Fingerprints on stainless steel are almost impossible to avoid, especially if you have little ones who like to touch everything in sight or budding chefs who pay no mind to the mess in the moment. Luckily, there's an easy solution to rid your stainless-steel appliances of fingerprints. Simply drop a little rubbing alcohol on a soft cloth and rub over the stains. The alcohol will zap the oily residue and grime left by a human hand.
Add Shine to Stainless-Steel Appliances
Make your stainless steel extra shiny with a secret ingredient: lemon oil. Just put a few drops of the oil on a clean cloth and rub it into the surface. If you can't find lemon oil, you can use olive oil as a substitute. Aim to give your stainless-steel appliances this oil treatment once a month. And remember: Don't use this method on an oven or appliance surfaces that conduct heat.
Make it a Habit
Old stains and water spots are harder to tackle. Prevent them with frequent appliance cleaning. We recommend committing to daily wipedowns with a clean, soft cloth and hot water. Also, aim for weekly cleanings with an oil-based stainless-steel cleaner and polish ($7, Target). This regular routine will help reduce buildup and keep your stainless-steel appliances easy to clean.

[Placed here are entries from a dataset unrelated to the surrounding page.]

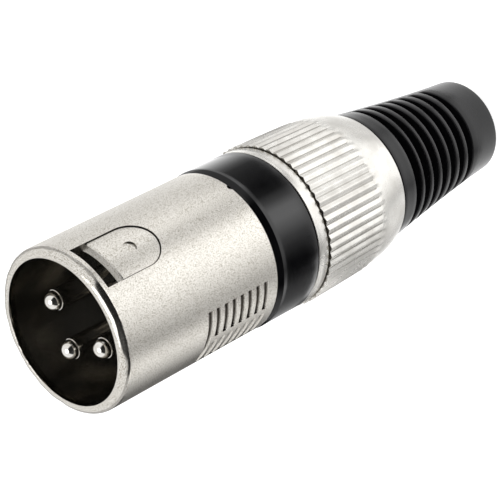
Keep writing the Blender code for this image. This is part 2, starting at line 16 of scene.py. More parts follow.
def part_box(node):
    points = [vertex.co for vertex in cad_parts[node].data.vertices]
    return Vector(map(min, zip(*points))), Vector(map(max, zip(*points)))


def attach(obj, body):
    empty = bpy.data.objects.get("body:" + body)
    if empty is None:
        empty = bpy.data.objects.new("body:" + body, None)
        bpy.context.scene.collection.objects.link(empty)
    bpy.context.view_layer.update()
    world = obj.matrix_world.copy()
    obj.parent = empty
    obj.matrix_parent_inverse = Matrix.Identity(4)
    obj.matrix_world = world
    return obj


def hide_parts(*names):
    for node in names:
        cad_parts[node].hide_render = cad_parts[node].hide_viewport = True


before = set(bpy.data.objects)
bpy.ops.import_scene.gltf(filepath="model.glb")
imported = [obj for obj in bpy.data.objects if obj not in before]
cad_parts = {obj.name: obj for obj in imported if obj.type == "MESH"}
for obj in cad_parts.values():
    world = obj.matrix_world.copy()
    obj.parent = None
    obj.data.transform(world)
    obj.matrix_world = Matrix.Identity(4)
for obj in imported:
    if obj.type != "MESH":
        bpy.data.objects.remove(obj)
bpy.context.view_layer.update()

# %% [markdown]
# ## Sizes
#
# The levels come from the CAD nodes, so the new pieces fit round each other as the solids do.
# What the nodes' boxes don't tell, such as the wall of the mouth, is a named value in millimetres.
# Working in millimetres keeps the outlines readable, and one factor turns them to metres.

# %% Levels and radii in millimetres
MM = 0.001


def span(node):
    """The lowest and highest level of a CAD node, in millimetres."""
    low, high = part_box(node)
    return low.z / MM, high.z / MM


SPIGOT_END, MOUTH = span("shell")
RING_REAR, RING_FRONT = span("ring")
NUT_REAR, NUT_FRONT = span("nut")
INSERT_REAR, CAVITY_FLOOR = span("insert")
BOOT_FRONT = span("boot")[1]
BARREL_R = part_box("shell")[1].x / MM

LATCH_ANGLE = -90.0  # the latch window faces -Y
SEAT_GAP = 0.2  # between two faces that bear on each other
FIT_GAP = 0.15  # round a piece that is pressed or slid into another
MOUTH_WALL = 1.15
THREAD_SINK = 1.2  # from the barrel's radius in to the thread's
NOSE_LENGTH = 6.2  # of the insert, in front of the stop in the shell's bore
BARREL_STEPS = 256  # faces round the axis, on the barrel and on what shares its facets

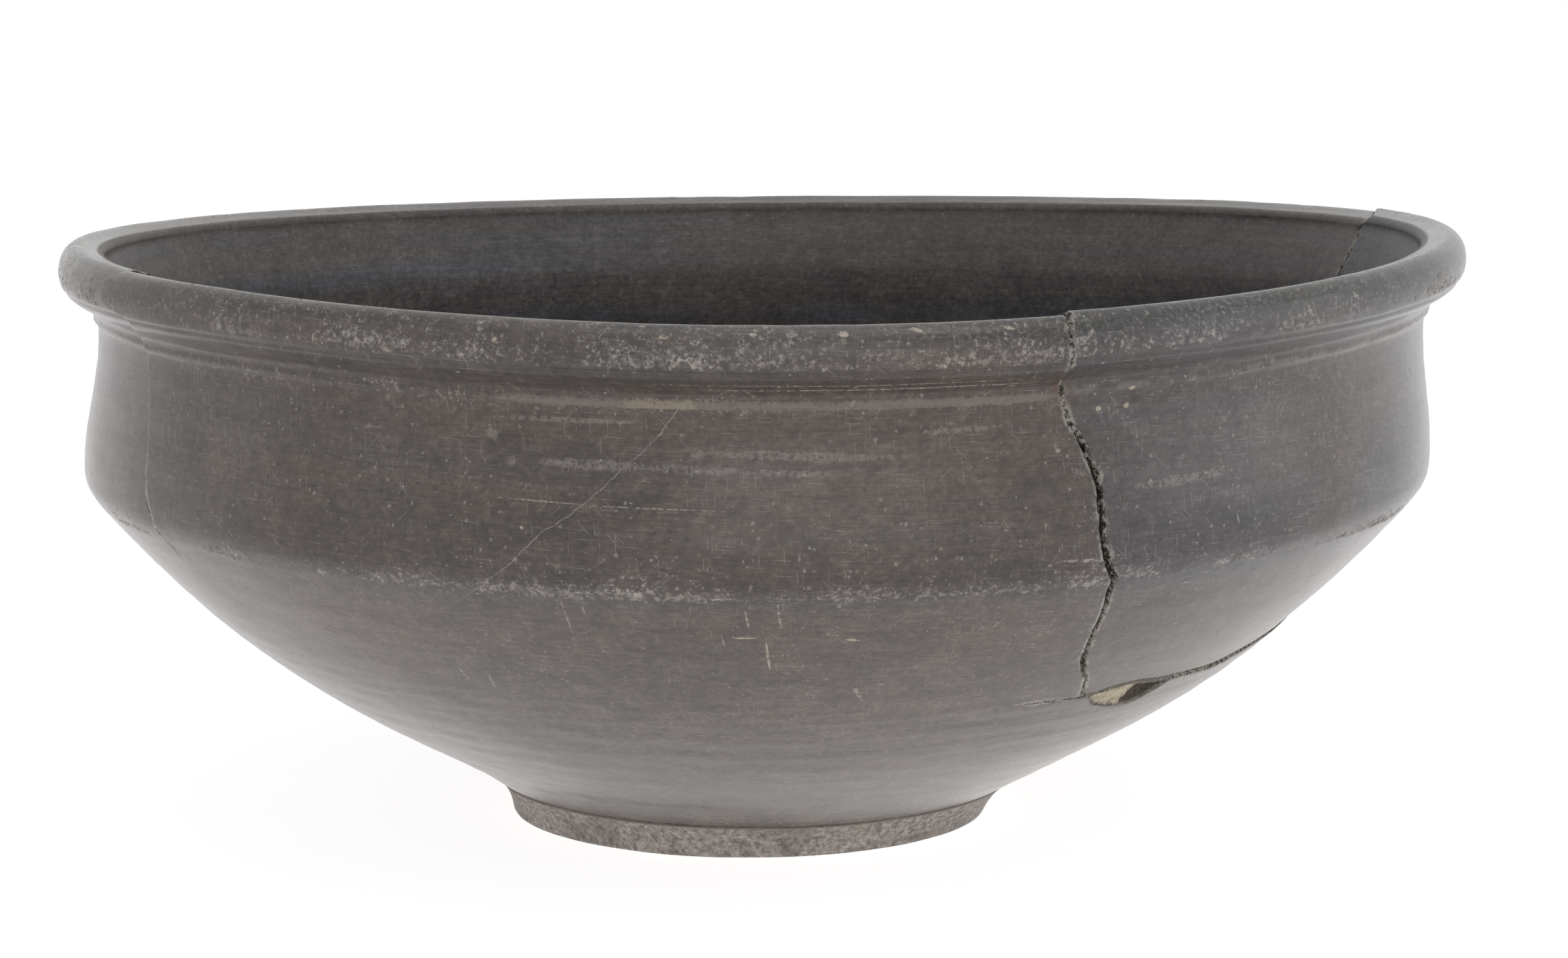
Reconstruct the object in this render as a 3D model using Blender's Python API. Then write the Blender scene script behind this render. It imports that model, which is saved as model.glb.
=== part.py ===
"""Carinated bowl of grey pottery, turned on a wheel, broken once and glued together again.

Metres, +Z up. The ring foot stands on z = 0 and the axis of turning is close to Z. Azimuths are in
degrees, counter-clockwise from +X, and the side that is usually shown faces -Y, at azimuth -90.

The bowl is one closed skin. A section through the clay starts in the middle of the underside, goes
round the ring foot, up the outside, over the lip and down the inside to the middle of the floor. It
is carried round the axis. The columns of the mesh bend to follow the upright cracks, and its rows
bend to follow the crack that runs round the lower wall, so each crack is a sharp groove on its line.
"""
import bpy
import numpy as np

MM = 0.001

# Ring foot and underside
FOOT_RADIUS = 48.2 * MM
FOOT_HEIGHT = 6.7 * MM
FOOT_FLARE = 4.0 * MM
RING_WIDTH = 11.0 * MM
RECESS_DEPTH = 2.2 * MM
RECESS_SLOPE = 3.0 * MM
FOOT_STEP_OUT = 2.1 * MM
FOOT_STEP_UP = 1.6 * MM

# Lower wall, from the foot to the bend of the wall
BEND_RADIUS = 132.0 * MM
BEND_HEIGHT = 66.5 * MM
SLOPE_AT_FOOT = 33.0
SLOPE_AT_BEND = 48.3
LOWER_PULL_FOOT = 22.0 * MM
LOWER_PULL_BEND = 53.0 * MM

# Shoulder and waist above the bend
SHOULDER_OUT = 2.5 * MM
SHOULDER_RISE = 5.6 * MM
WAIST_IN = 2.3 * MM
WAIST_RISE = 26.3 * MM
LEDGE_RISE = 2.5 * MM
LEDGE_PROUD = 0.5 * MM
LEDGE_HALF_WIDTH = 1.0 * MM
NECK_OUT = 1.3 * MM
NECK_RISE = 4.6 * MM

# Rolled lip
LIP_RADIUS = 140.0 * MM
LIP_RISE = 7.45 * MM
LIP_ROUND = 5.5 * MM
CREST_IN = 3.8 * MM
CREST_RISE = 5.2 * MM
LIP_WIDTH = 9.0 * MM
LIP_INNER_DROP = 1.2 * MM
LIP_INNER_ROUND = 1.5 * MM
LIP_INNER_FROM = 96.0
LIP_INNER_TO = 205.0
LIP_UNDER_TO = -45.0

# Thickness of the clay
NECK_WALL = 6.2 * MM
LOWER_WALL = 6.4 * MM
FOOT_WALL = 7.5 * MM
FLOOR_HEIGHT = 9.0 * MM

# Unevenness left by drying and firing: how far the rim rises and the axis wanders
RIM_WAVE = [(1, 1.0 * MM, -0.46 * MM), (2, 1.9 * MM, 0.45 * MM), (3, 0.19 * MM, -0.25 * MM)]
WAVE_START = 30.0 * MM
AXIS_HEIGHTS = [0.0, 12.0 * MM, 45.0 * MM, 80.0 * MM, 112.0 * MM]
AXIS_WANDER = [-1.4 * MM, 0.6 * MM, -0.4 * MM, 0.25 * MM, 0.9 * MM]

# Cracks: lines of (azimuth in degrees, height), from the lip down or from left to right
FRONT_CRACK = [(-67.3, 115.8 * MM), (-67.4, 111.6 * MM), (-67.2, 106.3 * MM), (-67.0, 104.1 * MM),
               (-65.9, 97.5 * MM), (-65.1, 93.7 * MM), (-63.3, 86.0 * MM), (-62.9, 77.0 * MM),
               (-62.5, 71.4 * MM), (-61.2, 67.5 * MM), (-60.5, 62.9 * MM), (-58.9, 53.3 * MM),
               (-58.5, 49.6 * MM), (-57.2, 46.1 * MM), (-55.3, 42.9 * MM), (-53.8, 38.9 * MM)]
RIGHT_CRACK = [(17.5, 115.6 * MM), (14.9, 114.5 * MM), (16.2, 112.0 * MM), (15.5, 108.3 * MM),
               (16.2, 104.2 * MM), (17.2, 95.0 * MM), (15.8, 86.0 * MM), (17.6, 76.0 * MM),
               (16.9, 66.0 * MM), (18.0, 52.0 * MM)]
LEFT_JOINT = [(-148.2, 115.4 * MM), (-150.1, 113.9 * MM), (-150.0, 109.6 * MM), (-147.2, 108.2 * MM),
              (-146.0, 106.8 * MM), (-148.3, 102.9 * MM), (-148.4, 96.0 * MM), (-147.7, 84.0 * MM),
              (-147.3, 75.1 * MM), (-146.6, 71.5 * MM), (-145.7, 63.6 * MM), (-145.3, 57.9 * MM)]
LOWER_CRACK = [(-64.2, 38.7 * MM), (-53.8, 38.7 * MM), (-50.3, 38.9 * MM), (-47.9, 39.6 * MM),
               (-43.1, 38.8 * MM), (-34.2, 37.8 * MM), (-25.3, 38.6 * MM), (-20.0, 41.0 * MM),
               (-9.0, 44.5 * MM), (4.0, 48.2 * MM), (18.0, 52.0 * MM)]
CRACK_HALF_WIDTH = 0.8 * MM
FRONT_CRACK_DEPTH = 2.0 * MM
RIGHT_CRACK_DEPTH = 1.5 * MM
LEFT_JOINT_DEPTH = 0.7 * MM
LOWER_CRACK_DEPTH = 1.3 * MM
LOWER_CRACK_FADE = 4.0
JOINT_BOTTOM = 52.0 * MM
JOINT_FADE = 12.0 * MM

# Sherds that were glued a little out of true
SHERD_LIFT = 0.75 * MM
SHERD_PROUD = 0.3 * MM
FRONT_SHERD_PROUD = 0.8 * MM
LEFT_SHERD_SUNK = 0.8 * MM
FRONT_SHERD_REACH = 14.0
LEFT_SHERD_REACH = 60.0

# Flake that is missing under the lower crack
FLAKE_MIDDLE = -47.7
FLAKE_HALF_ANGLE = 5.7
FLAKE_DROP = 6.8 * MM
FLAKE_DEPTH = 1.4 * MM
FLAKE_COLUMNS = [-0.62, -0.22, 0.22, 0.62, 1.0]
FLAKE_ROWS = [1.15, 0.85, 0.45]

# Mesh: facets round the bowl, and how far round and along the section a crack bends it
REGULAR_COLUMNS = 64
COLUMN_REACH = 22.0
ROW_REACH = 0.34
LEAST_COLUMN_GAP = 1.9
SAME_COLUMN = 0.1
SHARP_EDGE = 32.0


def direction(angle):
    """Unit vector in the section at an angle in degrees above the outward radius."""
    return np.array([np.cos(np.radians(angle)), np.sin(np.radians(angle))])


def curve(first, first_handle, second_handle, last, steps=40):
    """Cubic curve between two points of the section, drawn towards its two handles."""
    t = np.linspace(0.0, 1.0, steps)[:, None]
    first, first_handle, second_handle, last = map(np.asarray, (first, first_handle, second_handle, last))
    return ((1 - t) ** 3 * first + 3 * (1 - t) ** 2 * t * first_handle
            + 3 * (1 - t) * t ** 2 * second_handle + t ** 3 * last)


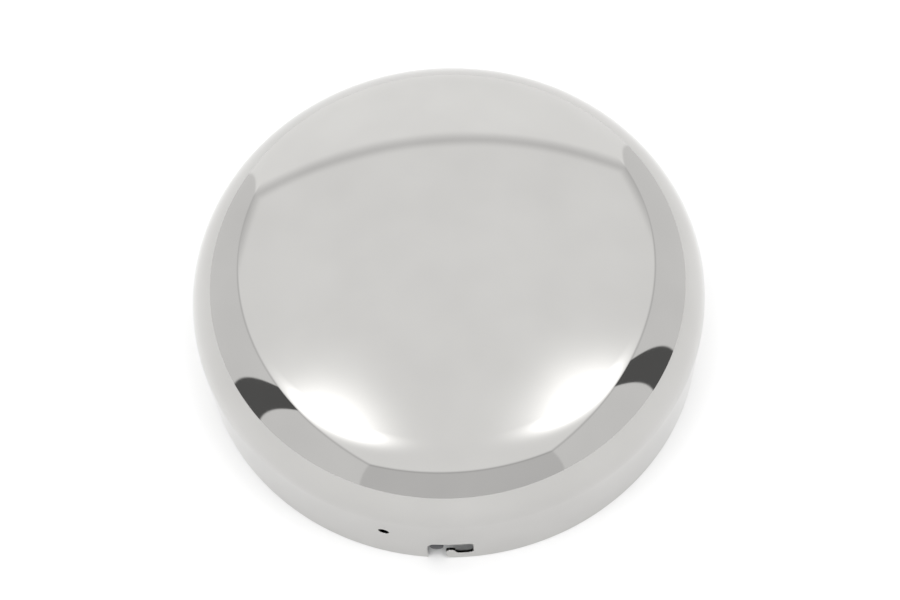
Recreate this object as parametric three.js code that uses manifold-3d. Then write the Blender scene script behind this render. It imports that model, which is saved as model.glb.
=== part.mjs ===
// A round bayonet air filter housing for a motorcycle carburettor, in millimetres, +Z up.
// The origin is on the axis, in the plane of the cover's rim, which is the plane it stands on.
// It is drawn with the cover pressed home and not yet turned, so each stud is at the top of its
// slot's mouth. Air comes in through the ring-shaped gap between the cover's rim and the plate.
import * as THREE from "three";
import { mergeVertices } from "three/addons/utils/BufferGeometryUtils.js";
import Module from "manifold-3d";

const wasm = await Module();
wasm.setup();

// ---- driving dimensions ----
const GAP = 0.3; // left between pieces that touch

const COVER_RADIUS = 88.9;
const COVER_HEIGHT = 63.5;
const COVER_SHEET = 1.2;
const WALL_HEIGHT = 27;
const SHOULDER_RADIUS = 27.5;

const SLOT_COUNT = 3;
const SLOT_TOP = 12.2;
const SLOT_MOUTH = 6;
const SLOT_END = 12.35; // across, from the middle of the mouth
const SLOT_END_RADIUS = 1.6;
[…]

Now that you know how to clean stainless appliances, you don't have to dread fingerprints. With a little bit of simple routine cleaning, some minimal elbow grease, and household ingredients (vinegar and baking soda straight from the pantry), and special care items for regular maintenance, you can ensure cleaning stainless appliances is a breeze and sparkling surfaces can be a real-life thing, too!